Inheritance Tax Late Penalties Rise 35% as Families Struggle With 122-Question Form
HMRC issued inheritance tax late penalties on the executors of 5,200 estates in 2024-25, totalling £3.1 million and averaging £596 per case, according to Freedom of Information figures obtained by TWM Solicitors. That represents a 35% increase from 3,850 cases five years earlier, and the trajectory is pointing higher before the decade is out.
Why Inheritance Tax Late Penalties Are Rising
The headline driver is familiar: the nil-rate band has been frozen at £325,000 since 2009 and will remain there until at least April 2031, according to Willday Wealth Management. An additional £175,000 nil-rate band applies where a residential property passes to children or grandchildren, but even so, an average house in many parts of England can breach the threshold on its own. More estates are crossing the line, and more families are attempting to handle the paperwork themselves.
Rachael Griffin of wealth manager Quilter told Cambridgeshire Live that delays were ‘inevitable’ and added: ‘As more modest estates are caught, there is a greater tendency to try and handle returns without advice.’ Duncan Mitchell-Innes, partner and deputy head of private client at TWM Solicitors, made the same point: ‘People often underestimate the complexity of the UK’s IHT rules. What seems like a straightforward task can quickly become time-consuming and technically challenging, particularly when HMRC requires extensive supporting evidence. This can lead to penalties if deadlines are missed.’
The penalty structure is unforgiving. An initial £100 fine escalates to up to £3,000 if the return remains outstanding after 12 months.
The 122-Question Form and Where Families Go Wrong
The HMRC IHT400 form runs to 122 questions and applies wherever there is inheritance tax to pay, or where an estate does not qualify as an excepted estate. The form applies to deaths on or after 18 March 1986. It must be submitted within 12 months of the date of death and, where probate is required, before probate can be granted, as set out in GOV.UK guidance on valuing an estate.
The IHT400 rarely travels alone. Depending on the nature of the estate, it must be accompanied by more than 30 supplementary schedules requesting additional information. Asset valuation is one of the most time-consuming elements: residential property requires a professional valuation, not a market estimate, and certain assets such as listed shares must be valued using specific IHT methodology. Tracing bank accounts, investments and historical gifts, sometimes going back years because of the seven-year gifting rule, adds further delay, particularly since many banks communicate this information only by post.
Reliefs and exemptions compound the problem. Gifts made out of surplus income, or completed more than seven years before death, may be exempt from inheritance tax, but claiming the exemption requires documentary evidence. Families going it alone frequently miss reliefs entirely, not because the evidence is unavailable, but because they do not know the relief exists. As Mitchell-Innes put it: ‘Reliefs aren’t applied automatically. People must actively claim reliefs and exemptions and find the evidence to support them where needed, which can be time-consuming. Without proper advice, families risk penalties and leaving valuable reliefs unclaimed.’
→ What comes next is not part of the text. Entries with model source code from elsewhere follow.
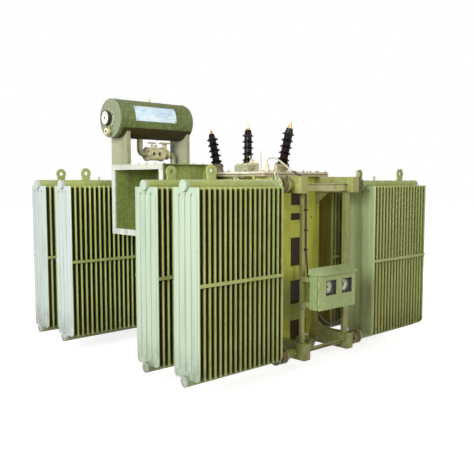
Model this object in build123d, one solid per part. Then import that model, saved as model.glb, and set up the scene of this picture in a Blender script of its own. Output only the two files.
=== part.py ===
from build123d import *
import math
import os

# Oil-filled distribution transformer with four pairs of pressed-panel radiators, a conservator drum,
# an open low-voltage cable box, three high-voltage bushings and a marshalling box on its front end.
# Millimetres, Z up from the ground. X runs from the low-voltage side to the high-voltage side,
# Y from the front end, which carries the marshalling box, to the back end.

# Clearances between pieces
SEAT = 0.3
PIN_CLEARANCE = 0.3
DOOR_CLEARANCE = 6.0

# Tank, cover and skids
TANK_WIDTH = 752.0
TANK_LENGTH = 1582.0
TANK_CORNER_RADIUS = 30.0
COVER_TOP = 1690.0
COVER_THICKNESS = 18.0
COVER_OVERHANG = 65.0
COVER_CORNER_RADIUS = 25.0
GASKET_THICKNESS = 6.0
GASKET_INSET = 6.0
RIM_THICKNESS = 18.0
SKID_HEIGHT = 70.0
SKID_WIDTH = 110.0
SKID_WALL = 12.0
SKID_LENGTH = 1540.0
SKID_SPACING = 520.0

# Stiffeners on the tank walls
STIFFENER_DEPTH = 50.0
HV_UPRIGHT_WIDTH = 172.0
LV_UPRIGHT_WIDTH = 136.0
MIDDLE_UPRIGHT_WIDTH = 128.0
MIDDLE_UPRIGHT_X = -81.0
STIFFENER_BAND_HEIGHTS = (73.0, 160.0, 130.0, 150.0)
STIFFENER_BAND_CENTRES = (1354.0, 1174.0, 765.0, 405.0)
SIDE_RIB_COUNT = 3
SIDE_RIB_SPACING = 300.0
SIDE_RIB_WIDTH = 60.0
SIDE_RIB_DEPTH = 50.0
SIDE_RIB_BOTTOM = 160.0
SIDE_RIB_TOP = 1560.0

# Radiator banks
FIN_COUNT = 18
FIN_PITCH = 50.0
FIN_WIDTH = 296.0
FIN_THICKNESS = 15.0
FIN_EDGE_THICKNESS = 7.0
FIN_EDGE_TAPER = 14.0
FIN_BOTTOM = 172.0
FIN_TOP = 1564.0
FIN_CORNER_CUT = 25.0
INNER_FIN_GAP = 79.0
OUTER_BANK_Y = 1160.0
INNER_BANK_Y = 669.0
FLUTE_COUNT = 4
FLUTE_GROOVE = 13.0
FLUTE_EDGE_MARGIN = 17.0
FLUTE_END_MARGIN = 52.0
FLUTE_RISE = 4.0
TIE_BAR_HEIGHT = 26.0
TIE_BAR_THICKNESS = 6.0
TIE_BAR_CENTRE_Z = 868.0
TIE_BAR_OVERRUN = 4.0

# Header pipes, flanges, valves and lugs
PIPE_RADIUS = 42.0
TOP_PIPE_Z = 1577.0
BOTTOM_PIPE_Z = 155.0
PIPE_END_STANDOUT = 24.0
FLANGE_RADIUS = 68.0
FLANGE_THICKNESS = 12.0
STUB_REACH = 86.0
VALVE_LENGTH = 52.0
VALVE_RADIUS = 66.0
VALVE_NECK_LENGTH = 26.0
VALVE_NECK_RADIUS = 48.0
VALVE_STEM_RADIUS = 10.0
VALVE_STEM_LENGTH = 34.0
VALVE_STEM_CLEARANCE_ANGLE = 45.0
LUG_FROM_END = 270.0
LUG_WIDTH = 98.0
LUG_RISE = 110.0
LUG_THICKNESS = 14.0
LUG_HOLE_RADIUS = 19.0
VENT_FROM_END = 700.0
VENT_RADIUS = 9.0
VENT_RISE = 34.0

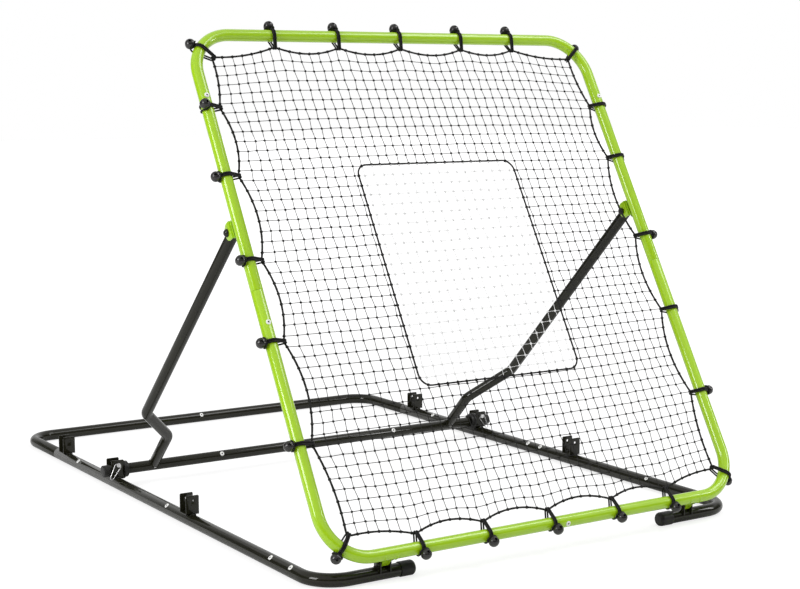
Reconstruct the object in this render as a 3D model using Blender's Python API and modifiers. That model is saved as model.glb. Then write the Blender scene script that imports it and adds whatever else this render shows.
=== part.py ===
"""Baseball rebound net: a net stretched in a leaning tube frame, on a folding stand.

Metres, +Z up. The net faces -Y, the stand runs back along +Y, and X = 0 is its middle.
The origin is on the ground, in the middle of the stand's outline.
"""

import math

import bmesh
import bpy
from mathutils import Vector

# Net frame: one rectangle of round tube, in an upper and a lower half
FRAME_WIDTH = 1.208
FRAME_HEIGHT = 1.34
FRAME_TUBE = 0.015
FRAME_BEND = 0.11
FRAME_SEAM = 0.652
FRAME_LEAN = math.radians(30.0)
RAIL_RISE = 0.036

# Base: two side rails that turn in at the front, and a rear tube
BASE_SPREAD = 0.0115
BASE_LENGTH = 1.821
BASE_TUBE = 0.016
BASE_BEND = 0.080
BASE_SEAM = 0.262
FRONT_RUN = 0.2465
RAIL_LEAD = 0.031
END_CAP_LENGTH = 0.040
END_CAP_WALL = 0.0012
END_CAP_ROUND = 0.0055
END_CAP_FLOOR = 0.008

# Front hinges, under the bottom rail
HINGE_INSET = 0.150
HINGE_BACK = 0.033
HINGE_DROP = 0.013
HINGE_LUG_WIDTH = 0.022
HINGE_LUG_END = 0.0065
HINGE_LUG_NECK = 0.0155
HINGE_LUG_ROOT = 0.046
BRACKET_WALL = 0.003
BRACKET_DEPTH = 0.0285
BRACKET_TOP = 0.010
HINGE_BOLT = 0.003
HINGE_BOLT_HEAD = 0.0055

# Prop: two bent struts that hang from lugs on the net frame and carry the crossbar
PIVOT_UP = 0.820
PIVOT_BACK = 0.0345
PIVOT_BOLT = 0.004
PIVOT_BOLT_HEAD = 0.0080
LUG_WALL = 0.0020
LUG_HEIGHT = 0.044
LUG_OVERHANG = 0.010
LUG_CORNER = 0.017
STRUT_TUBE = 0.0147
STRUT_TOP = 0.0065
STRUT_STRAIGHT = 0.741
STRUT_JOG = 0.125
STRUT_FOOT = 0.102
STRUT_BEND = 0.035
CROSSBAR_TUBE = 0.0147
CROSSBAR_PLACE = 1.160
COLLAR_WALL = 0.0115
COLLAR_LENGTH = 0.015
BAR_CAP_WALL = 0.0018
BAR_CAP_LENGTH = 0.019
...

Pensions in Scope from April 2027
The inheritance tax late penalties count is set to climb further once pension assets enter the equation. From 6 April 2027, most unused pension funds and pension death benefits will be brought within the value of a deceased person’s estate for inheritance tax purposes, under rules detailed in the GOV.UK technical note on Inheritance Tax on pensions. Notional pension property held within qualifying non-UK pension schemes and section 615(3) schemes will also fall in scope.
The liability question carries a sting. From the point any notional pension property is vested in a beneficiary, that beneficiary becomes jointly and severally liable, alongside the personal representatives, for any inheritance tax attributable to that property. HMRC has said it will provide interactive tools to support personal representatives by April 2027, but the administrative burden on executors will increase materially. More estates will cross the IHT threshold, more IHT400 forms will need to be filed, and more families will face the choice between professional fees now and penalty risk later.
For estates that straddle the nil-rate band today, the 2027 pension changes may well be the trigger that turns a complicated process into an unavoidable one. The question is whether families start planning for that before, or after, the deadline passes.